Pero la guerra de 1967 también fue trascendental.

Los palestinos obtuvieron una identidad y una presencia internacional de las que carecieron mientras la mayoría de ellos vivía bajo dominio egipcio o jordano. Pero no lograron generar un consenso interno respecto de aceptar o no a Israel y, de hacerlo, a qué renunciar a fin de tener un Estado propio.

Los israelíes sí pudieron ponerse de acuerdo en varias cosas. Una mayoría apo­yaba devolver el Sinaí a Egipto. Varios gobiernos estuvieron dispuestos a devolver los altos del Golán a Siria según condiciones que nunca se cumplieron. Israel se retiró unilateralmente de Gaza y firmó un tratado de paz con Jordania. También hubo amplio acuerdo en mantener unida Jerusalén en manos israelíes.

Pero el acuerdo se quebró en lo concerniente a Cisjordania. Para algunos israelíes, este territorio era un medio para un fin: algo para entregar a cambio de una paz segura y un Estado palestino responsable. Para otros, era un fin en sí mismo, un lugar para colonizar y retener.

Esto no quiere decir que desde 1967 no haya habido ningún avance diplomático. Muchos israelíes y palestinos han llegado a reconocer la realidad de la existencia de la otra parte y la necesidad de dividir de algún modo el territorio entre dos estados. Pero por ahora, los dos lados no están dispuestos a resolver lo que los separa. Ambas partes pagaron y siguen pagando un alto precio por este atolladero.

Más allá del costo material y económico, los palestinos siguen sin tener un Estado propio y control de sus propias vidas. El objetivo de Israel de ser un país permanente, judío, democrático, seguro y próspero se ve amenazado por una ocupación sin final a la vista y por las cambiantes realidades demográficas.

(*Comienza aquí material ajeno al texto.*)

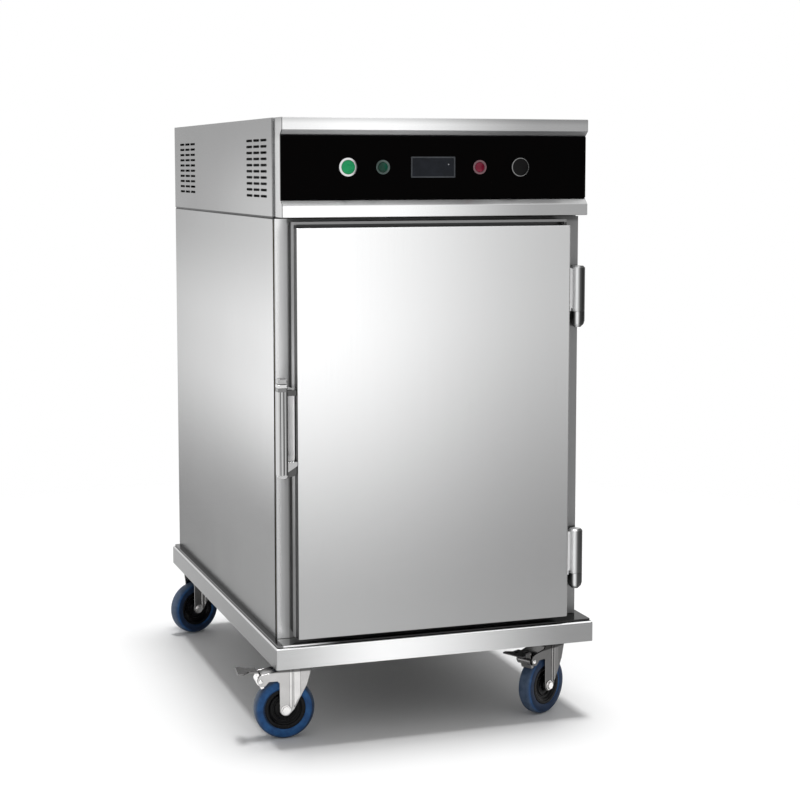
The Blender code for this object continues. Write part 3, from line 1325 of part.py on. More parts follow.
def build_housing(cart):
    add_piece("housing_cover", housing_cover(), "brushed_steel", cart)
    add_piece("housing_back", housing_back(), "brushed_steel", cart)
    add_piece("fascia", fascia(), "brushed_steel", cart)
    add_piece("control_panel", control_panel(), "black_gloss", cart)
    add_piece("display", display(), "black_gloss", cart)
    add_piece("control_board", control_board(), "board_green", cart)
    add_piece("power_inlet", power_inlet(), "black_nylon", cart)
    add_piece("pilot_lamp_green", pilot_lamp(GREEN_LAMP_X), "green_gloss", cart)
    add_piece("pilot_lamp_red", pilot_lamp(RED_LAMP_X), "red_gloss", cart)
    front = PANEL_FRONT - FIT - BUTTON_RING_HEIGHT - BUTTON_PROUD
    for name, x, radius, finish in (
            ("start_button", START_X, START_RADIUS, "green_gloss"),
            ("stop_button", STOP_X, STOP_RADIUS, "black_nylon")):
        add_piece(name + "_ring", button_ring(x, radius), "chrome", cart)
        slide = add_pivot(name + "_slide", cart, (x, front, CONTROL_Z))
        add_piece(name, button(x, radius), finish, slide)


def build_door(cart):
    axis = add_pivot("door_axis", cart, (HINGE_X, HINGE_Y, 0))
    pieces = {
        "door_outer_panel": (door_outer_panel(), "brushed_steel"),
        "door_inner_panel": (door_inner_panel(), "plain_steel"),
        "door_insulation": (door_insulation(), "mineral_wool"),
        "door_gasket": (door_gasket(), "black_rubber"),
        "door_handle": (door_handle(), "chrome"),
    }
    for name, bottom in HINGE_BOTTOM.items():
        pieces["hinge_door_" + name] = (hinge_door_side(bottom), "chrome")
        add_piece("hinge_frame_" + name, hinge_frame_side(bottom), "chrome", cart)
    for name, (mesh, finish) in pieces.items():
        add_piece(name, from_pivot(mesh, HINGE_X, HINGE_Y, 0), finish, axis)
    add_piece("door_strike", door_strike(), "plain_steel", cart)


def centre_on_footprint(cart):
    """Move the whole cart so that the middle of its footprint is on the origin."""
    bpy.context.view_layer.update()
    spots = []
    for item in bpy.context.scene.objects:
        if item.type == "MESH":
            spots += [item.matrix_world @ vertex.co for vertex in item.data.vertices]
    for axis in (0, 1):
        values = [spot[axis] for spot in spots]
        cart.location[axis] = -(min(values) + max(values)) / 2
    print("cart placed at", [round(value, 6) for value in cart.location])


def main():
    for item in list(bpy.data.objects):
        bpy.data.objects.remove(item, do_unlink=True)
    cart = add_pivot("cart", None, (0, 0, 0))
    build_casters(cart)
    build_cabinet(cart)
    build_housing(cart)
    build_door(cart)
    centre_on_footprint(cart)


main()
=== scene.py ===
"""Looks of the food warming cart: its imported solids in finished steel, zinc, rubber and glass."""
import json
import math

import bmesh
import bpy
import numpy as np
from mathutils import Matrix, Vector


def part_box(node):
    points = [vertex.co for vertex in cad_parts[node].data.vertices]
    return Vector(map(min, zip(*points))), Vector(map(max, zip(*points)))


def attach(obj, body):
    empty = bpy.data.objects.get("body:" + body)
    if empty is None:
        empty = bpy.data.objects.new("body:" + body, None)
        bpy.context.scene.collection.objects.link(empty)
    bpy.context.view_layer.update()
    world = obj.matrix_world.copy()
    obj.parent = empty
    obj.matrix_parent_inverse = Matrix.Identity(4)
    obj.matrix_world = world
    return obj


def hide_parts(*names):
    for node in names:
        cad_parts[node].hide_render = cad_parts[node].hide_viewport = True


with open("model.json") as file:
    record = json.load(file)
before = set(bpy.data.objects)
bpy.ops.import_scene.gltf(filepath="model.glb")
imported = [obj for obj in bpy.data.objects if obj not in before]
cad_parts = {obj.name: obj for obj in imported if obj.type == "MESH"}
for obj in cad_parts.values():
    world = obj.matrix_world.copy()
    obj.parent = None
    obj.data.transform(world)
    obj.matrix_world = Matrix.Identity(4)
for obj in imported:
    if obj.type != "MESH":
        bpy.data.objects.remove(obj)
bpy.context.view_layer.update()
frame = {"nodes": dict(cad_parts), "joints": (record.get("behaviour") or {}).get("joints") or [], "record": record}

RECORD = frame["record"]
PIVOT = {joint["name"]: np.array(joint["pos_m"]) for joint in frame["joints"] if "pos_m" in joint}
BODY = {node: body for body, nodes in RECORD["behaviour"]["bodies"].items() for node in nodes}

# Main lines of the cart, read from its solids
LEFT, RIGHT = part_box("side_panel_left")[0].x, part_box("side_panel_right")[1].x
FRONT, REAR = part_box("face_frame")[0].y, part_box("back_and_top_panel")[1].y
BODY_LOW, BODY_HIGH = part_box("side_panel_left")[0].z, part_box("side_panel_left")[1].z
DOOR_LOW, DOOR_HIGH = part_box("door_outer_panel")
COVER_LOW, COVER_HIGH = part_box("housing_cover")
FASCIA_LOW, FASCIA_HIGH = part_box("fascia")
BASE_LOW, BASE_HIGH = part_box("base_frame")


# Surfaces

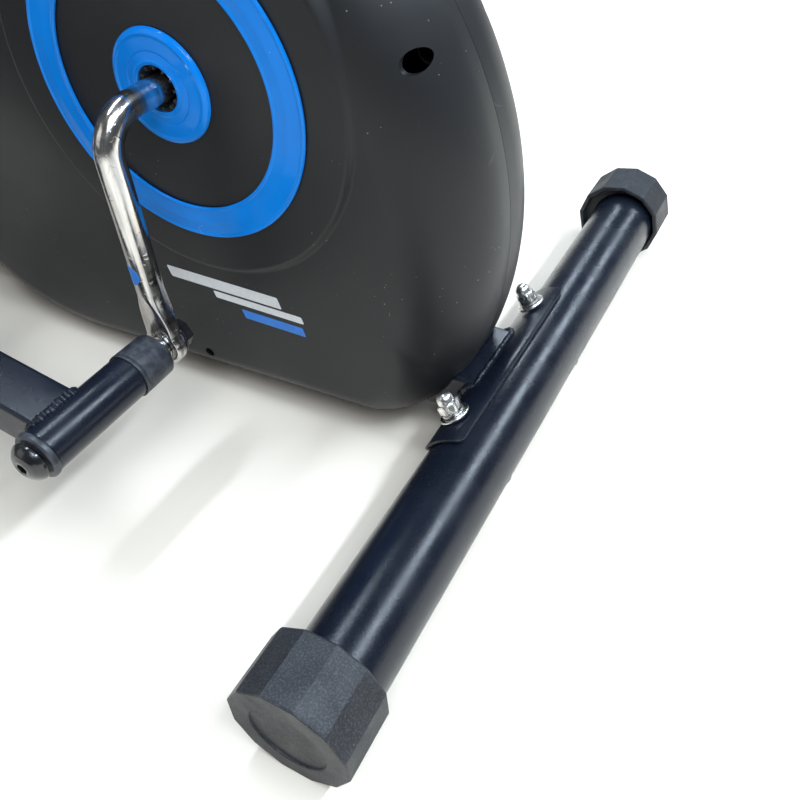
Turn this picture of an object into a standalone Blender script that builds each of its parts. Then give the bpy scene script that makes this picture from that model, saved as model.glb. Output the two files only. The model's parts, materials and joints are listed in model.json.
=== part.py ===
"""A rear-drive elliptical cross trainer, built from its separate pieces.

Run it in Blender 4.5.  Metres, +X forwards, +Y to the user's left, +Z up.  The origin is on the
floor under the middle of the machine.  It rests with the left crank arm hanging straight down.
"""
import math

import bmesh
import bpy
from mathutils import Matrix, Vector

# ---- Driving dimensions ----------------------------------------------------------------------
GAP = 0.0003                    # clearance between pieces that touch
THROUGH = 0.1000                # a long cutting tool reaches this far past its piece
PAST = 0.0100                   # a short cutting tool reaches this far past its piece
ACROSS = 0.3000                 # a bore through both sides of a piece, from the middle plane
UPRIGHT = (math.radians(90.0), 0, 0)  # stands a flat outline on its edge
WHEELBASE = 1.050               # rear to front stabiliser axis

STABILISER_RADIUS = 0.025
STABILISER_WALL = 0.0015
STABILISER_LENGTH = 0.5100
CAP_RADIUS = 0.0341             # corners of the twelve-sided end caps
CAP_LENGTH = 0.0365
CAP_BASE = 0.0040               # closed end of a cap
CAP_ECCENTRICITY = 0.0035       # the rear caps turn to level the machine
CAP_PHASE_LEFT = math.radians(45.0)
CAP_PHASE_RIGHT = math.radians(34.5)
CAP_SIDES = 12
CAP_RECESS = 0.0012             # depth and share of the radius of the recess in a cap's face
CAP_RECESS_SHARE = 0.62
REAR_CORNER = math.radians(4.5)  # the right cap's rearmost corner, off level
AXIS_Z = CAP_RADIUS * math.cos(math.pi / CAP_SIDES)

WHEEL_RADIUS = 0.0240
WHEEL_WIDTH = 0.0140
WHEEL_FORWARD = 0.0520          # transport wheel's axle ahead of the front stabiliser
WHEEL_Z = 0.0330
WHEEL_BORE = 0.0043
WHEEL_SLOT = 0.0015             # room around the wheel in its cap
WHEEL_SLACK = 0.0012            # room beside the wheel
LUG_START = 0.0290
LUG_THICKNESS = 0.0080
LUG_HALF = 0.0110
LUG_PAST_PIN = 0.0090
PIN_RADIUS = 0.0040
PIN_OVERLAP = 0.0020            # length of the pin inside its lug and its head
PIN_HEAD_RADIUS = 0.0075

KEEL_WIDTH = 0.0600
KEEL_HEIGHT = 0.0300
KEEL_TOP = 0.0560
KEEL_WALL = 0.0020
KEEL_INSET = 0.0120             # the tube's ends from the stabilisers' axes

SADDLE_LENGTH = 0.1650
SADDLE_THICKNESS = 0.0025
SADDLE_SPAN = (8.0, 90.0)       # degrees that the plate wraps, from level to straight up
SADDLE_CORNER = 0.0120
SADDLE_STEPS = 6
BOLT_SPACING = 0.1200
BOLT_ANGLE = math.radians(57.0)
BOLT_HOLE = 0.0045
BOLT_HOLE_REACH = 0.0500
DOME_PROFILE = ((0.0, 0.0180), (0.0036, 0.0168), (0.0056, 0.0138), (0.0060, 0.0095),
                (0.0040, 0.0095))  # radius, and height above the saddle
CARRIAGE_HEAD = ((0.0040, 0.0), (0.0090, 0.0), (0.0075, -0.0028), (0.0, -0.0038))
BOLT_STACK = (("_washer", 0.0020, 0.0038, 0.0098, 12),  # low and high end, radius, sides
              ("_spring", 0.0030, 0.0062, 0.0068, 12),
              ("_hex", 0.0055, 0.0115, 0.0073, 6))

HUB_FORWARD = 0.1905            # crank axis ahead of the rear stabiliser
HUB_Z = 0.2362
CRANK_LENGTH = 0.1480
CRANK_ROD = 0.0080
CRANK_PLANE = 0.1080            # crank arm's centre from the middle of the machine
CRANK_BEND = 0.0220
EYE_RADIUS = 0.0130
EYE_HALF = 0.0050
BOLT_RADIUS = 0.0060
EYE_TRIM = (0.0200, 0.0140)     # half length and half height of the cutters that flatten an eye

SHELL_OUTER = 0.0255
SHELL_INNER = 0.0228
SHELL_SPAN = (-0.0400, 0.0180)
BEARING_RADIUS = 0.0225
BEARING_SPANS = {"left": (0.0060, 0.0200), "right": (0.0280, 0.0420)}
UPRIGHT_HALF = 0.0200
UPRIGHT_SPAN = (-0.0310, 0.0090)
UPRIGHT_DROP = 0.0240           # its top below the crank's axis
UPRIGHT_WALL = 0.0020
UPRIGHT_ROOF = 0.0030

COVER_CENTRE = (0.2620, 0.1570)  # centre of the casing's round back, from the rear axis
COVER_RADIUS = 0.2555
COVER_HALF = 0.0575
COVER_WALL = 0.0025
COVER_BOTTOM = 0.0150           # height of the casing's bottom edge below its centre
COVER_BOTTOM_SLOPE = math.radians(2.9)
COVER_FRONT_CORNER = 0.1700
COVER_REAR_CORNER = 0.0600
COVER_SOFT_EDGE = 0.0480        # rounding along the back
COVER_HARD_EDGE = 0.0160        # rounding along the bottom
COVER_STEPS = (7, 22, 5)        # along the front corner, the back and the rear corner
COVER_EDGE_STEPS = 3
DISC_FACE = 0.0600
DISC_RIM = ((0.0, 0.0600), (0.1180, 0.0600), (0.1245, 0.0562), (0.1275, 0.0455), (0.0, 0.0455))
CRANK_HOLE = 0.0200
CRANK_HOLE_SPAN = (0.0400, 0.0800)
CRANK_HOLE_SPIN = 0.1           # keeps the hole's corners off the disc's
TUNNEL_LENGTH = 0.7000
RING_INNER = 0.0743
RING_OUTER = 0.0946
HUB_DISC_RADIUS = 0.0335
HUB_DISC_BORE = 0.0135
TRIM_EDGE = 0.0010              # width of the slanted edge of both trims
RING_FLAT = 0.0060              # half width of the ring's flat top
RING_HEIGHT = 0.0022
RING_EDGE_HEIGHT = 0.0012
HUB_DISC_FLAT = 0.0080
HUB_DISC_HEIGHT = 0.0040
HUB_DISC_EDGE_HEIGHT = 0.0020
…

En tanto, la región y el mundo no se han detenido y ahora las preocupaciones están puestas más en Rusia, China o Corea del Norte. E incluso si hubiera paz entre israelíes y palestinos, ello no llevaría paz a Siria, Irak, Yemen o Libia. Cincuenta años después de seis días de guerra, la ausencia de paz entre israelíes y palestinos es parte de un statu quo imperfecto que muchos han acabado aceptando y dando por sentado.